Abu Dhabi, UAESunday 16 June 2019

The anti-vaxxers are wrong but that doesn't mean Pinterest is right

Is it the role of the social media network to alter what people are talking about?

A Philippine Red Cross health worker prepares a measles vaccine during a nationwide response programme to immunise people at a slum area in Manila, Philippines. More than 70 people, mostly children under four-years of age, have been confirmed dead from the measles outbreak and over 4,300 people have fallen ill. EPA
A Philippine Red Cross health worker prepares a measles vaccine during a nationwide response programme to immunise people at a slum area in Manila, Philippines. More than 70 people, mostly children under four-years of age, have been confirmed dead from the measles outbreak and over 4,300 people have fallen ill. EPA

Pinterest has blocked searches on vaccinations in a bid to censor the prolific, and scientifically disproven, claims that they’re dangerous. You might think that this is a much-needed policy, and other platforms should follow suit. To me, however, this seems like a move straight out of the Big Brother playbook; a step closer to an Orwellian future none of us has signed up for.

On the one hand, you have the anti-vaxxers (Jim Carrey, Alicia Silverstone, Kat Von D and Donald Trump have all expressed such views). These people claim vaccines aren’t safe, and cause more serious health issues for kids later in life. It’s a hot-button topic that’s been the source of much debate, and widely scoffed at by scientists worldwide. 'Anti Vaxxers' are even on the World Health Organisation’s 2019 list of top 10 global health threats. On the other hand, you have big companies trying to monitor and control what conversations we’re having.

Remember, the links between the MMR vaccine and autism have been extensively investigated and found to be false. So I’m not here to give air-time to whether or not vaccinations are safe. But I am here to discuss how the idea of a social media company trying to censor the internet is something that makes me very uncomfortable.

Already, we live in our own personal bubbles online. Our feeds are constantly flooded with topics that algorithms have deduced (often wrongly) we’re most interested in. We reside in an echo chamber, a space between our own personal realities and the truth of the universe, something that’s getting further and further away every day, thanks to this data-driven world (not to sound too dramatic or anything).

Ifeoma Ozoma, Pinterest’s public policy and social impact manager, said to the Wall Street Journal of the decision: “It’s better not to serve those results than to lead people down what is like a recommendation rabbit hole.”

But what’s the difference, when you’re still dictating what kind of content is down the hole?

A spokesperson for the social media network told Fortune: “We started blocking certain searches related to vaccinations and cancer cures last year because results were leading to harmful misinformation.”

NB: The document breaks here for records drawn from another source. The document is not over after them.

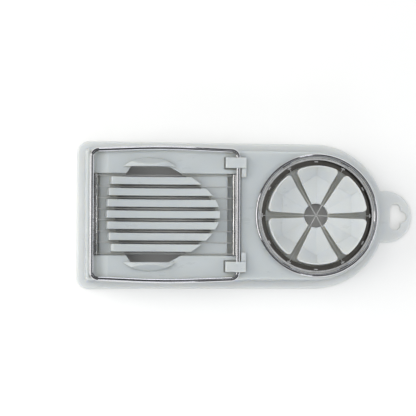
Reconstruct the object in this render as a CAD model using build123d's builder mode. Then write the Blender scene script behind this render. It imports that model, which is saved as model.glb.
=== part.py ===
from build123d import *
from math import sqrt
import os

# Egg slicer with a round egg wedger, millimetres, +Z up.
# Origin: centre of the overall box in X and Y, on the surface that the base stands on.
# +X runs from the slicing frame's free end to the hanging tab.
# The object is the same on both sides of Y = 0.

# ---------------------------------------------------------------- driving dimensions
LENGTH = 200.0
WIDTH = 88.0

# Base shell
CORNER_R = 7.0            # flange corners at the slicer end
END_R = 43.0              # round end of the flange, concentric with the egg cup
CUP_X = 41.3              # centre of the egg cup and of the round end
FLANGE_T = 2.6
FLANGE_W = 4.8            # flange outside the foot of the wall
FLANGE_ROUND = 0.9
WALL = 2.0
WALL_LEAN = 0.7           # the wall leans in by this much up to the deck
DECK_Z = 22.0             # top of the deck
DECK_ROUND = 0.9
FOOT_ROUND = 0.8          # hollow corner between the flange and the wall

# Hanging tab
TAB_R = 15.4
TAB_ROOT_X = (78.0, 84.0) # the tab meets the round end between these
TAB_ROOT_R = 1.2
TAB_HOLE_X = 90.4
TAB_HOLE_LENGTH = 15.9
TAB_HOLE_WIDTH = 6.5
TAB_LOBE_X = 94.0
TAB_LOBE_R = 3.4

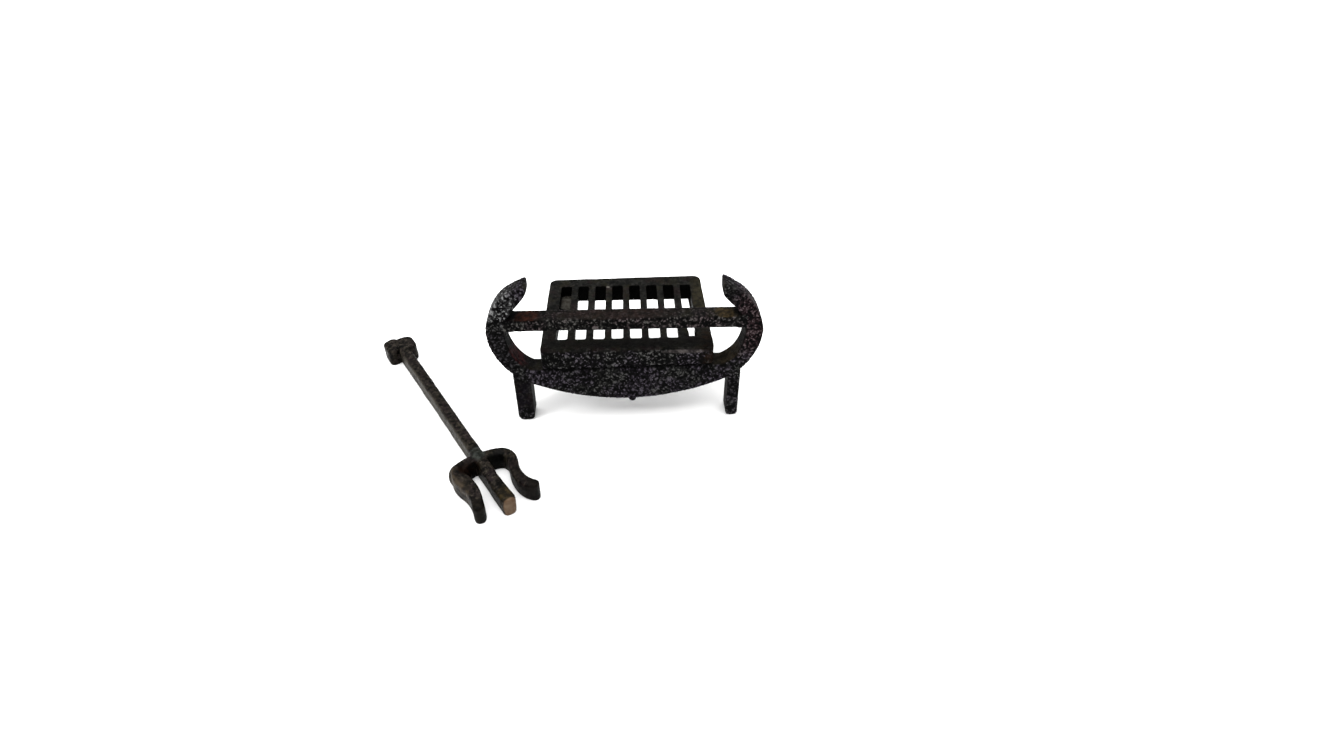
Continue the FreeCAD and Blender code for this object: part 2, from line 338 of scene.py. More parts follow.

I get it. Social networks have already paved a path well beaten for the proliferation of misinformation, fake news and government-led propaganda. But, I have two questions: why don’t they do something to tackle that issue first? And once you start censoring specific topics, where does it end?

Some people have lauded Pinterest’s decision, and accused other platforms of not doing enough to stop the spread of this kind of medical misinformation. Facebook told Bloomberg that it’s exploring “reducing or removing this type of content from recommendations, including Groups You Should Join, and demoting it in search results, while also ensuring that higher quality and more authoritative information is available.” In reality, that’s just a more roundabout way of doing the exact same thing as Pinterest without actually blocking the content altogether. It's not getting to the real heart of the matter.

When all is said and done, people will always find a way to share their conspiracy theories, whether it’s on Pinterest, another platform or even in person (what a thought). Censoring the conversation is not, in my mind, the role of the social media network.

Yes, the spreading of harmful health “facts” is an issue. Yes, there’s a clear need to educate the public on what’s real and fake online. And, yes, social media networks have a responsibility to make sure that happens, alongside governmental and medical bodies.

Pinterest has deemed this as “polluted” content, using a term that's so broad it's open to much interpretation. Today it’s vaccinations, but what about tomorrow?

It won’t be long until we’re all talking in Newspeak, pondering in doublethink and guilty of thoughtcrime (read 1984 by George Orwell, if you’re confused by this reference).